Given information:

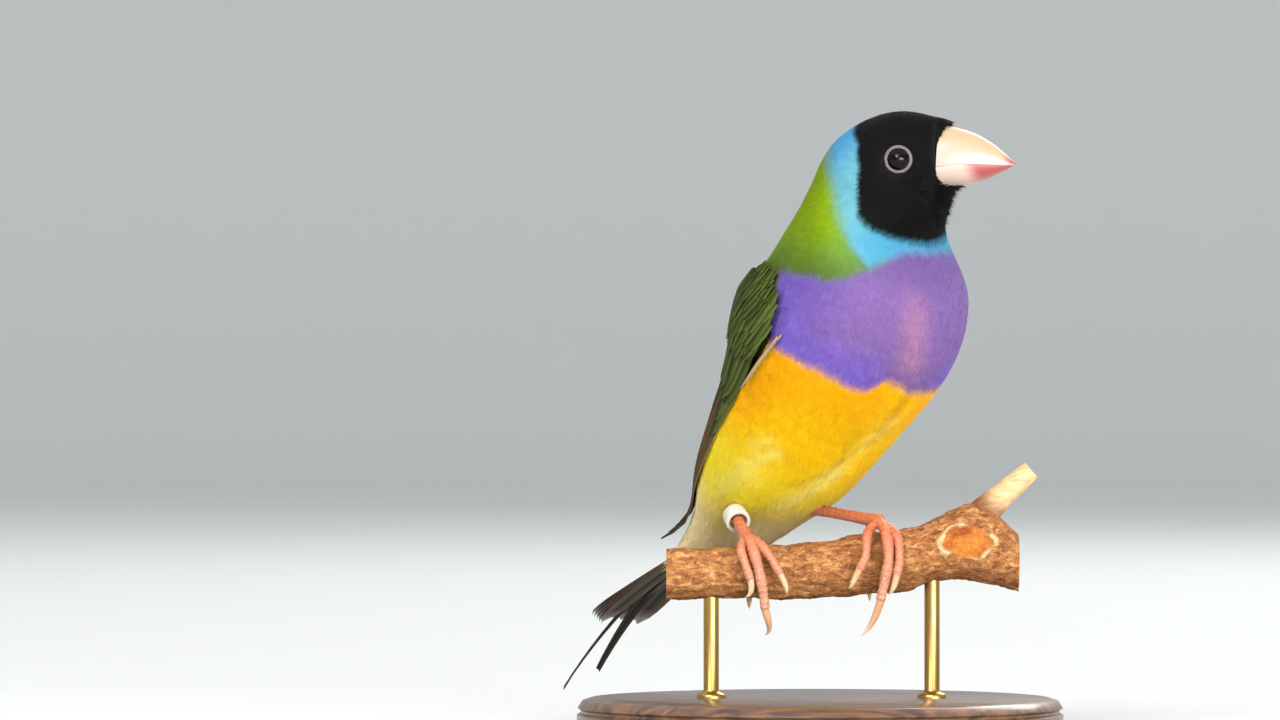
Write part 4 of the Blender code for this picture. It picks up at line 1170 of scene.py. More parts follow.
def make_wing(name, side, colours):
    """A folded wing: small coverts over greater coverts, tertials, secondaries and primaries."""
    draw = np.random.default_rng(SEED + WING_SEED + side)
    surface = wing_surface(side)
    # Flight feathers: stiffer, dry keratin, with clear lines of barbs from a raised shaft.
    keratin = feather_material("Flight feather keratin", 0.7, 0.42, 0.0, 1.0, 0.07)
    vane, faces = flight_vane((-1.0, -0.86, -0.5, -0.06, 0.0, 0.06, 0.5, 0.86, 1.0), 12)
    x, y, z = vane.T[:, None]
    tiers = []
    for tier, count, first, last, half, low, high, pointed in WING_TIERS:
        share = np.linspace(0, 1, count)[:, None]
        roots, tips = (np.array(first[k]) * (1 - share) + np.array(last[k]) * share for k in (0, 1))
        tips[:, 0] += draw.uniform(-0.4, 0.4, count)
        # Each feather of a tier lies a little under the one above it.
        step = TIER_STEP * np.arange(count) / count
        tiers.append((tier, roots, tips, half, low - step, high - step, pointed))
    roots, tips = wing_rows(draw)
    lift = np.interp(roots[:, 0], *COVERT_LIFT)
    half = draw.uniform(*COVERT_HALVES, len(roots))
    tiers.append(("covert", roots, tips, half, lift - 0.3, lift + 0.15, 0.3))
    nodes = ["wing_" + name]
    for tier, roots, tips, half, low, high, pointed in tiers:
        small, count = tier == "covert", len(roots)
        to_radians = (1, math.radians(1))
        flock = Feathers(
            surface, roots * to_radians, tips * to_radians, half, low, high, pointed, 0.22, tilt=0.2
        )
        across = x * flock.half * vane_outline(y, flock.pointed)
        share = np.broadcast_to(y, across.shape)
        shaft = SHAFT_HEIGHT * (np.abs(x) < ON_SHAFT) * (1 - 0.6 * share)
        points = flock.place(across, share, z * WING_VANE_THICK + shaft)
        shade = 1 - soft(*WING_SHADE_REACH, roots[:, :1]) * np.array(WING_SHADE)
        tone = shade * (1 + draw.uniform(-0.28, 0.28, (count, 1)))
        depth = draw.uniform(0.05, 0.95, (count, 1)) if small else 0.8
        marks = wing_colours(colours, tier, np.broadcast_to(x, across.shape), share, tone, depth)
        around = flock.roots * (-1, side) + (UNWRAP_WRIST, 0)
        facing = flock.facing(share, draw.normal(0, 0.12, (count, 1, 3))) if small else None
        strands = np.stack([across, share * flock.length], -1)
        patch = tuft_patch(around, x, share)
        piece = strewn(f"wing_{name}_{tier}", points, faces, marks, patch, strands, keratin, facing)
        finish_piece(piece, "wing_feathers", *nodes)
        nodes = []


def tail_directions():
    """The middle of the tail's root with its directions right, away from the body and up."""
    centre, right, _, ahead, *_ = body_frame(along("tail_root"))
    rise = math.radians(TAIL_PITCH)
    away = -(unit(ahead * (1, 1, 0)) * math.cos(rise) + np.array([0, 0, math.sin(rise)]))
    return centre, right, away, np.cross(right, -away)


def make_tail(colours):
    """Twelve tail feathers in a closed fan, the middle pair drawn out to pins."""
    draw = np.random.default_rng(SEED + TAIL_SEED)
    centre, right, away, lift_way = tail_directions()
    # Tail feathers: like those of the wing, and a little glossier where they are dark.
    keratin = feather_material("Tail feather keratin", 0.58, 0.42, 0.03, 1.0, 0.16)
    vane, faces = flight_vane((-1.0, -0.8, -0.06, 0.0, 0.06, 0.8, 1.0), 14)
    x, s, z = vane.T
    points, marks, strands = [], [], []
    for pair in range(6):
        pins = pair == 0
        half, pointed = (PIN_HALF, 0.9) if pins else (TAIL_HALF, 0.0)
        droop = lift_way * (PIN_DROOP if pins else 0.5 * pair)
        web, tip = (0.2, 0.0) if pins else (0.8, 0.85)
        width = x * half * vane_outline(s, pointed)
        for side in (1, -1):
            length = PIN_LENGTH if pins else TAIL_LENGTH - TAIL_STEP * pair
            length -= PIN_WEAR if pins and side < 0 else 0
            # The fan opens a little from root to tip, and each pair lies under the one inside it.
            root = centre + away * TAIL_START + lift_way * TAIL_LAYER * (2.8 - pair)
            root = root + right * (side * TAIL_ROOTS_APART * (pair + 0.7))
            run = away * (length - TAIL_START) + right * (side * TAIL_SPREAD * (pair + 0.8))
            spot = root + run * s[:, None] - droop * (s**2)[:, None] + right * width[:, None]
            shaft = SHAFT_HEIGHT_TAIL * (np.abs(x) < ON_SHAFT) * (1 - 0.6 * s)
            bend = -side * 0.3 * x + 0.25 * (1 - x**2) + z * TAIL_VANE_THICK + shaft
            points.append(spot + lift_way * bend[:, None])
            base = blend(colours.tail_dark, colours.tail_brown, soft(0.1, 0.8, np.abs(x)) * web)
            tone = draw.uniform(0.88, 1.1)
            marks.append(blend(base, colours.tail_tip, tip * soft(0.9, 1.0, s)) * tone)
            strands.append(np.stack([width, s * length], -1))
    roots = np.stack([np.linspace(2, 9, 12), np.linspace(-0.8, 0.8, 12)], -1)
    patch = tuft_patch(roots, x[None, :], np.broadcast_to(s, (12, len(s))))
    shapes = (np.array(points), faces, np.array(marks), patch, np.array(strands))
    finish_piece(strewn("tail_feathers", *shapes, keratin), "tail_feathers", "tail")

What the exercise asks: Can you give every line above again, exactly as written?

Complete response:
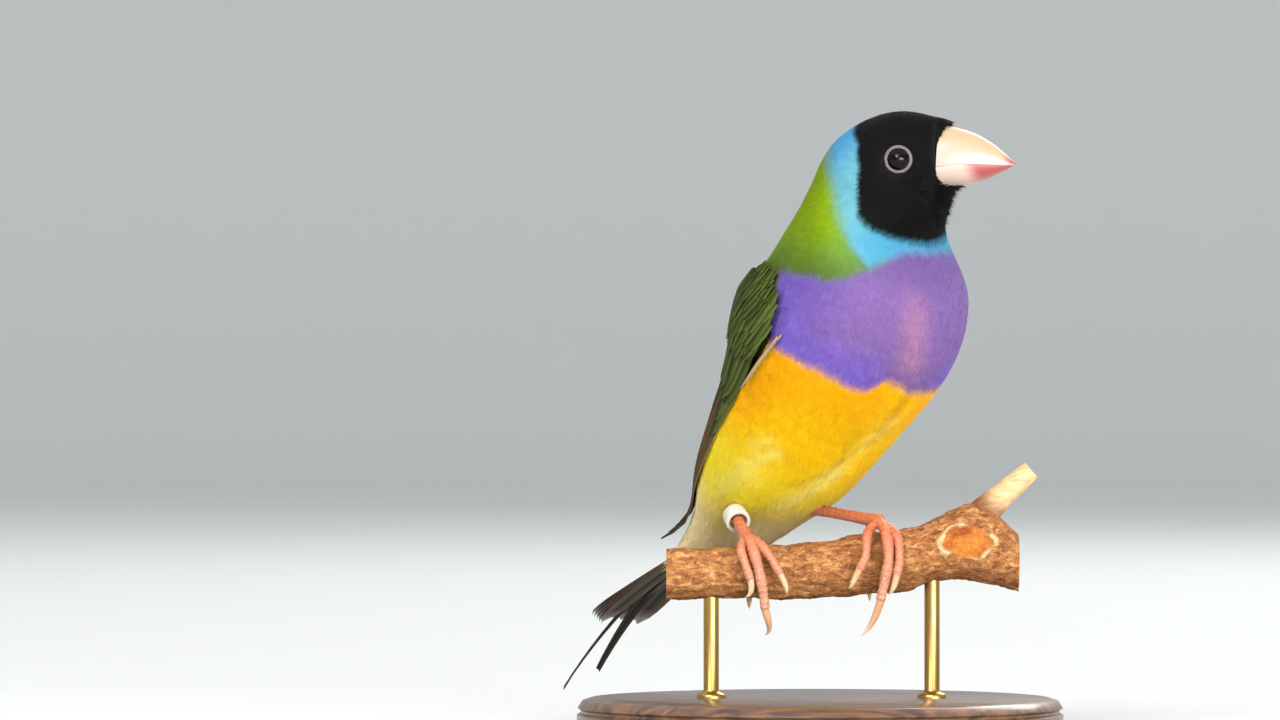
Write part 4 of the Blender code for this picture. It picks up at line 1170 of scene.py. More parts follow.
def make_wing(name, side, colours):
    """A folded wing: small coverts over greater coverts, tertials, secondaries and primaries."""
    draw = np.random.default_rng(SEED + WING_SEED + side)
    surface = wing_surface(side)
    # Flight feathers: stiffer, dry keratin, with clear lines of barbs from a raised shaft.
    keratin = feather_material("Flight feather keratin", 0.7, 0.42, 0.0, 1.0, 0.07)
    vane, faces = flight_vane((-1.0, -0.86, -0.5, -0.06, 0.0, 0.06, 0.5, 0.86, 1.0), 12)
    x, y, z = vane.T[:, None]
    tiers = []
    for tier, count, first, last, half, low, high, pointed in WING_TIERS:
        share = np.linspace(0, 1, count)[:, None]
        roots, tips = (np.array(first[k]) * (1 - share) + np.array(last[k]) * share for k in (0, 1))
        tips[:, 0] += draw.uniform(-0.4, 0.4, count)
        # Each feather of a tier lies a little under the one above it.
        step = TIER_STEP * np.arange(count) / count
        tiers.append((tier, roots, tips, half, low - step, high - step, pointed))
    roots, tips = wing_rows(draw)
    lift = np.interp(roots[:, 0], *COVERT_LIFT)
    half = draw.uniform(*COVERT_HALVES, len(roots))
    tiers.append(("covert", roots, tips, half, lift - 0.3, lift + 0.15, 0.3))
    nodes = ["wing_" + name]
    for tier, roots, tips, half, low, high, pointed in tiers:
        small, count = tier == "covert", len(roots)
        to_radians = (1, math.radians(1))
        flock = Feathers(
            surface, roots * to_radians, tips * to_radians, half, low, high, pointed, 0.22, tilt=0.2
        )
        across = x * flock.half * vane_outline(y, flock.pointed)
        share = np.broadcast_to(y, across.shape)
        shaft = SHAFT_HEIGHT * (np.abs(x) < ON_SHAFT) * (1 - 0.6 * share)
        points = flock.place(across, share, z * WING_VANE_THICK + shaft)
        shade = 1 - soft(*WING_SHADE_REACH, roots[:, :1]) * np.array(WING_SHADE)
        tone = shade * (1 + draw.uniform(-0.28, 0.28, (count, 1)))
        depth = draw.uniform(0.05, 0.95, (count, 1)) if small else 0.8
        marks = wing_colours(colours, tier, np.broadcast_to(x, across.shape), share, tone, depth)
        around = flock.roots * (-1, side) + (UNWRAP_WRIST, 0)
        facing = flock.facing(share, draw.normal(0, 0.12, (count, 1, 3))) if small else None
        strands = np.stack([across, share * flock.length], -1)
        patch = tuft_patch(around, x, share)
        piece = strewn(f"wing_{name}_{tier}", points, faces, marks, patch, strands, keratin, facing)
        finish_piece(piece, "wing_feathers", *nodes)
        nodes = []


def tail_directions():
    """The middle of the tail's root with its directions right, away from the body and up."""
    centre, right, _, ahead, *_ = body_frame(along("tail_root"))
    rise = math.radians(TAIL_PITCH)
    away = -(unit(ahead * (1, 1, 0)) * math.cos(rise) + np.array([0, 0, math.sin(rise)]))
    return centre, right, away, np.cross(right, -away)


def make_tail(colours):
    """Twelve tail feathers in a closed fan, the middle pair drawn out to pins."""
    draw = np.random.default_rng(SEED + TAIL_SEED)
    centre, right, away, lift_way = tail_directions()
    # Tail feathers: like those of the wing, and a little glossier where they are dark.
    keratin = feather_material("Tail feather keratin", 0.58, 0.42, 0.03, 1.0, 0.16)
    vane, faces = flight_vane((-1.0, -0.8, -0.06, 0.0, 0.06, 0.8, 1.0), 14)
    x, s, z = vane.T
    points, marks, strands = [], [], []
    for pair in range(6):
        pins = pair == 0
        half, pointed = (PIN_HALF, 0.9) if pins else (TAIL_HALF, 0.0)
        droop = lift_way * (PIN_DROOP if pins else 0.5 * pair)
        web, tip = (0.2, 0.0) if pins else (0.8, 0.85)
        width = x * half * vane_outline(s, pointed)
        for side in (1, -1):
            length = PIN_LENGTH if pins else TAIL_LENGTH - TAIL_STEP * pair
            length -= PIN_WEAR if pins and side < 0 else 0
            # The fan opens a little from root to tip, and each pair lies under the one inside it.
            root = centre + away * TAIL_START + lift_way * TAIL_LAYER * (2.8 - pair)
            root = root + right * (side * TAIL_ROOTS_APART * (pair + 0.7))
            run = away * (length - TAIL_START) + right * (side * TAIL_SPREAD * (pair + 0.8))
            spot = root + run * s[:, None] - droop * (s**2)[:, None] + right * width[:, None]
            shaft = SHAFT_HEIGHT_TAIL * (np.abs(x) < ON_SHAFT) * (1 - 0.6 * s)
            bend = -side * 0.3 * x + 0.25 * (1 - x**2) + z * TAIL_VANE_THICK + shaft
            points.append(spot + lift_way * bend[:, None])
            base = blend(colours.tail_dark, colours.tail_brown, soft(0.1, 0.8, np.abs(x)) * web)
            tone = draw.uniform(0.88, 1.1)
            marks.append(blend(base, colours.tail_tip, tip * soft(0.9, 1.0, s)) * tone)
            strands.append(np.stack([width, s * length], -1))
    roots = np.stack([np.linspace(2, 9, 12), np.linspace(-0.8, 0.8, 12)], -1)
    patch = tuft_patch(roots, x[None, :], np.broadcast_to(s, (12, len(s))))
    shapes = (np.array(points), faces, np.array(marks), patch, np.array(strands))
    finish_piece(strewn("tail_feathers", *shapes, keratin), "tail_feathers", "tail")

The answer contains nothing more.